Most colonists quietly accepted British rule until Parliament’s enactment of the Tea Act in 1773, which granted the East India Company a monopoly on the American tea trade. Viewed as another example of taxation without representation, militant Patriots in Massachusetts organized the “Boston Tea Party,” which saw British tea valued at some 10,000 pounds dumped into Boston harbor. Parliament, outraged by the Boston Tea Party and other blatant destruction of British property, enacted the Coercive Acts, also known as the Intolerable Acts, in the following year. The Coercive Acts closed Boston to merchant shipping, established formal British military rule in Massachusetts, made British officials immune to criminal prosecution in America, and required colonists to quarter British troops. The colonists subsequently called the first Continental Congress to consider a united American resistance to the British.

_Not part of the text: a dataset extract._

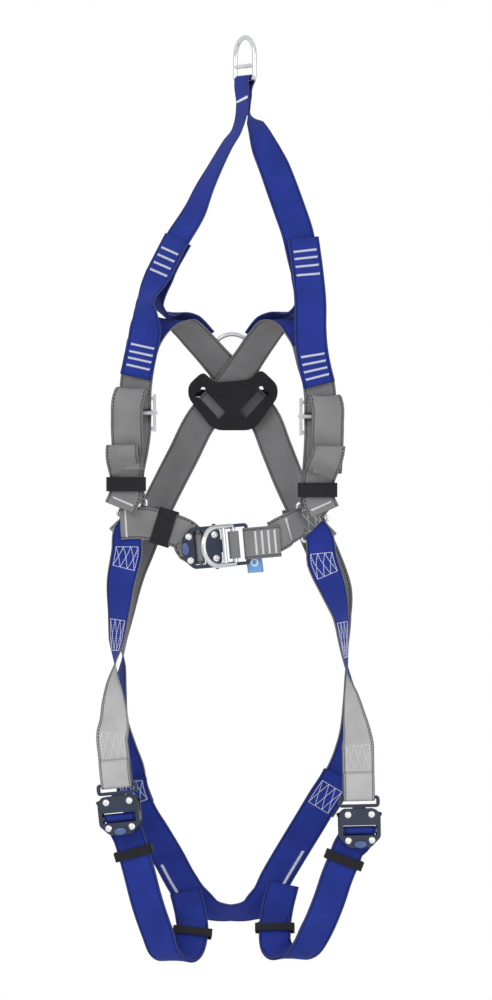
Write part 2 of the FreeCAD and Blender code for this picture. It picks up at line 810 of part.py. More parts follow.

With the other colonies watching intently, Massachusetts led the resistance to the British, forming a shadow revolutionary government and establishing militias to resist the increasing British military presence across the colony. In April 1775, Thomas Gage, the British governor of Massachusetts, ordered British troops to march to Concord, Massachusetts, where a Patriot arsenal was known to be located. On April 19, 1775, the British regulars encountered a group of American militiamen at Lexington, and the first volleys of the American Revolutionary War were fired.
On 24 Mar 1958 – Elvis Presley was inducted into the army. Although he had been drafted the previous December, the army granted him a deferral so he could finish shooting his film, King Creole. He was a good soldier and earned a promotion to sergeant before being discharged.
*”What do you get when you take a shortcut through a strawberry patch? You get a strawberry shortcut!”
*Pasteurize: too far to see anything
*I did a theatrical performance about puns. It was a play on words.